Piper had recently denied she was taking part in the episode when she was interviewed on The Graham Norton Show. She said: "I wasn't asked, no. I think Matt Smith may have said, in passing or in jest, it would be nice. I think maybe he said that and then it became something quite different, but no."
Doctor Who's ratings dwindled to around five million viewers in 1989, but since its return in 2005 it has been a Saturday tea-time staple, regularly getting more than 10 million viewers.
Tennant was introduced as the 10th Doctor at the end of 2005, less than a year after the show was rebooted, with Christopher Ecclestone at the helm, after a 16-year hiatus. Tennant was voted the most popular Doctor by readers of DWM in 2006.
Tennant was the first Scottish actor to play the role and last appeared in the show on 1 January 2010, after starring in three series and several specials. Since leaving, he has focused on more serious roles, particularly in the theatre, where he played a critically acclaimed Hamlet for the Royal Shakespeare Company. It was recently confirmed that he would play Richard II with the RSC in this year's winter season.

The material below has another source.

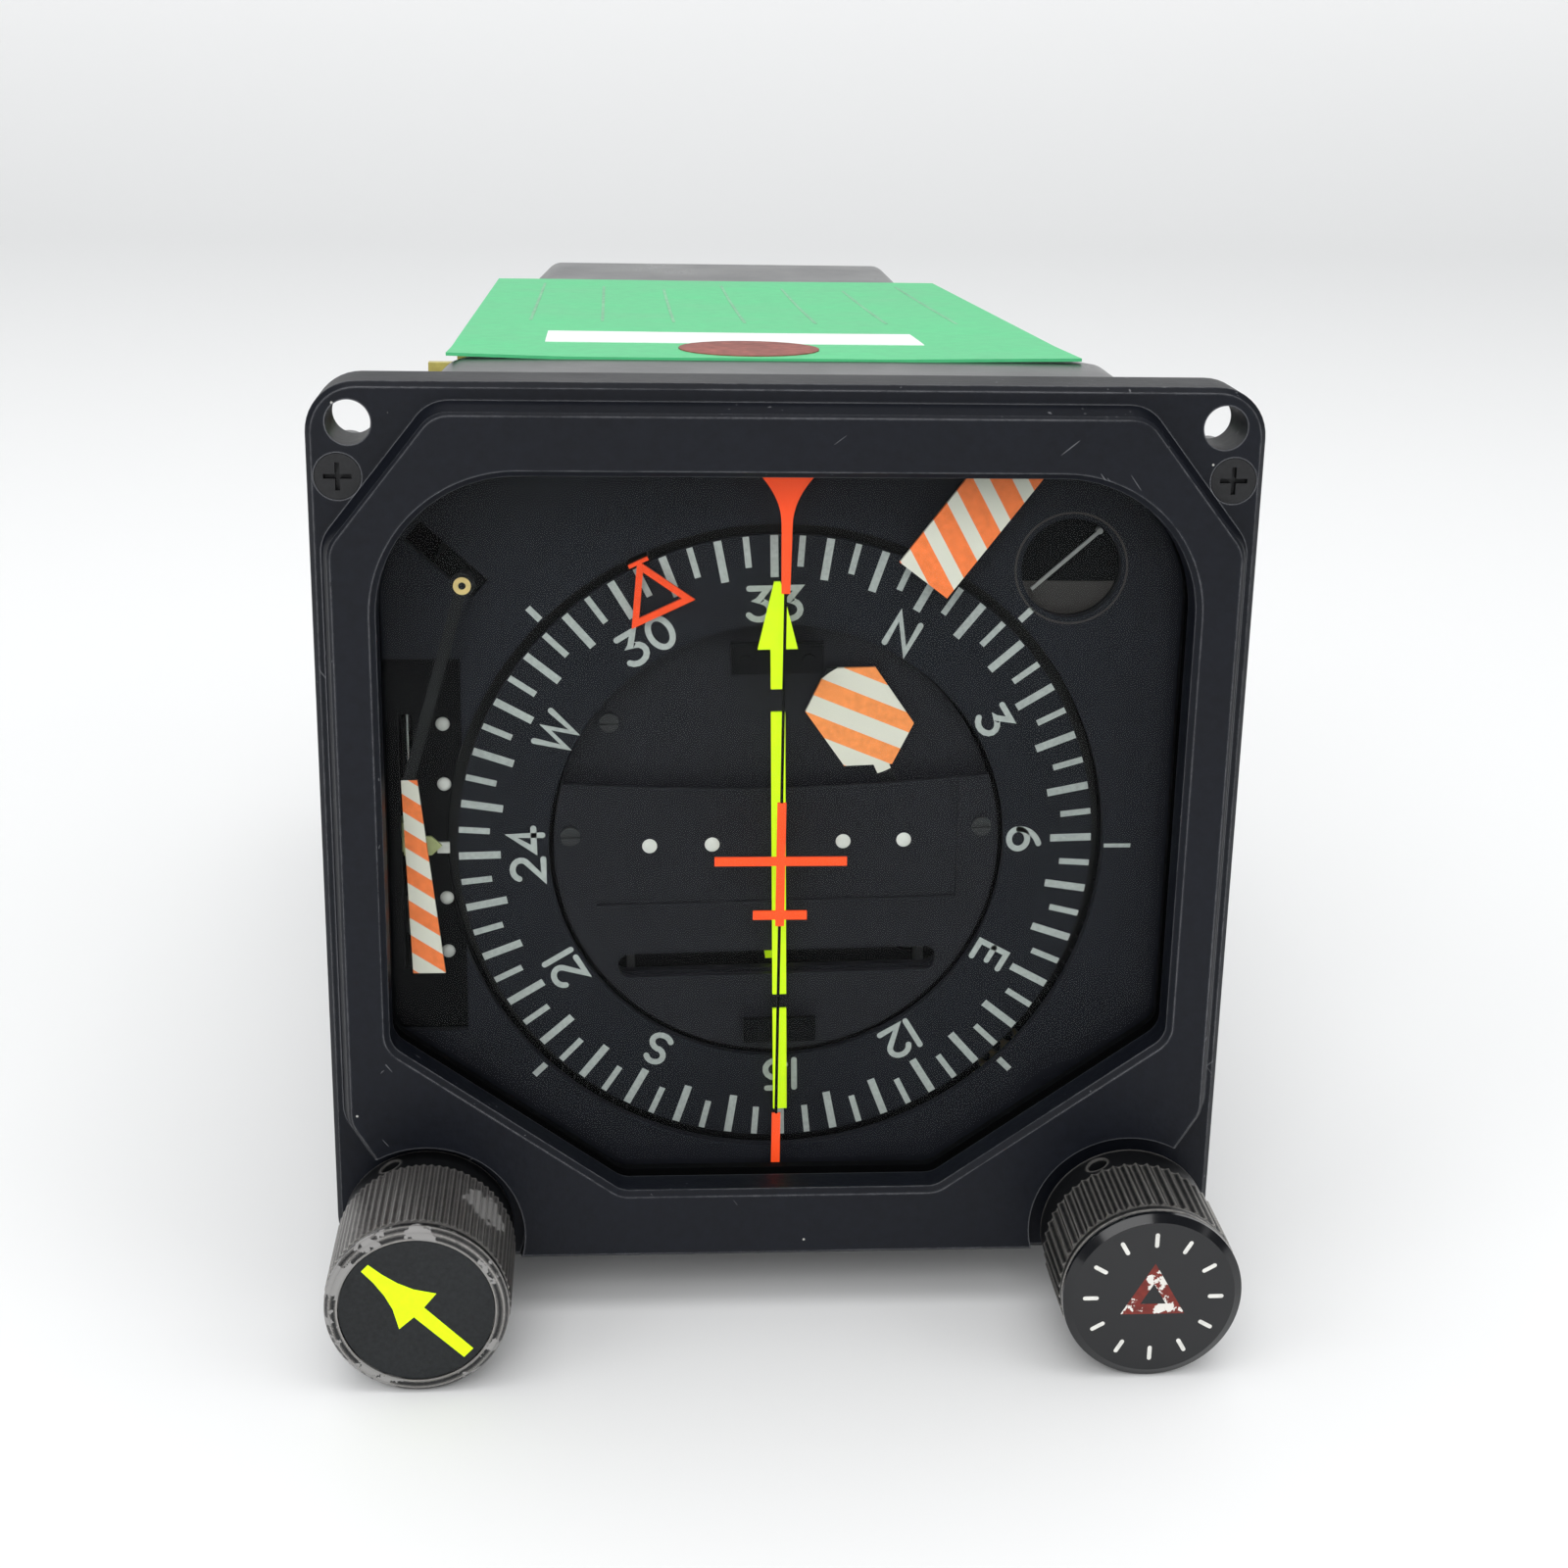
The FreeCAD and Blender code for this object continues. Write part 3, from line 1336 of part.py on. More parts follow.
def make_slaving_meter():
    """Shallow cup behind the mask's round hole, with its movement behind."""
    front = mask_setback + mask_thickness
    rear = front + slaving_cup_depth
    cup = tube(slaving_centre, slaving_cup_radius, slaving_cup_radius - 0.5, front, rear)
    floor = round_bar(slaving_centre, slaving_cup_radius, rear - 0.4, rear)
    can = round_bar(slaving_centre, 4.4, rear, rear + 6.0)
    body = fused([cup, floor, can])
    pivot = on_circle(needle_pivot_reach, needle_pivot_angle, slaving_centre)
    return body.cut(round_bar(pivot, 0.34, rear - 0.5, rear + 0.6))


def make_slaving_needle():
    """Thin needle across the indicator's hole, pivoted out of sight."""
    pivot = on_circle(needle_pivot_reach, needle_pivot_angle, slaving_centre)
    needle = block(0, needle_length, needle_y, needle_y + 0.2, -needle_half_width, needle_half_width)
    needle.rotate(vector(0, 0, 0), turn_axis, -needle_angle)
    needle.translate(vector(pivot[0], 0, pivot[1]))
    staff = round_bar(pivot, 0.3, needle_y, mask_setback + mask_thickness + slaving_cup_depth + 0.4)
    return fused([needle, staff])


# Knobs and their shafts


def fluted_bar(centre, radius, depth, count, front, rear):
    """A bar whose surface is cut by straight grooves."""
    points = []
    for index in range(2 * count):
        reach = radius if index % 2 == 0 else radius - depth
        x, z = on_circle(reach, index * 180.0 / count, centre)
        points.append(vector(x, front, z))
    return Part.Face(Part.makePolygon(points + points[:1])).extrude(vector(0, rear - front, 0))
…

Last night's opening episode of the new series, "The Bells of St John", saw the Doctor and his companion in modern London, trying to find out what sinister forces were lurking in the capital's Wi-Fi signal. Future episodes of the show, which is filmed in Cardiff, will see the return of the Doctor's old enemy the Ice Warriors, who last appeared in 1974, when Jon Pertwee was at the helm of the Tardis.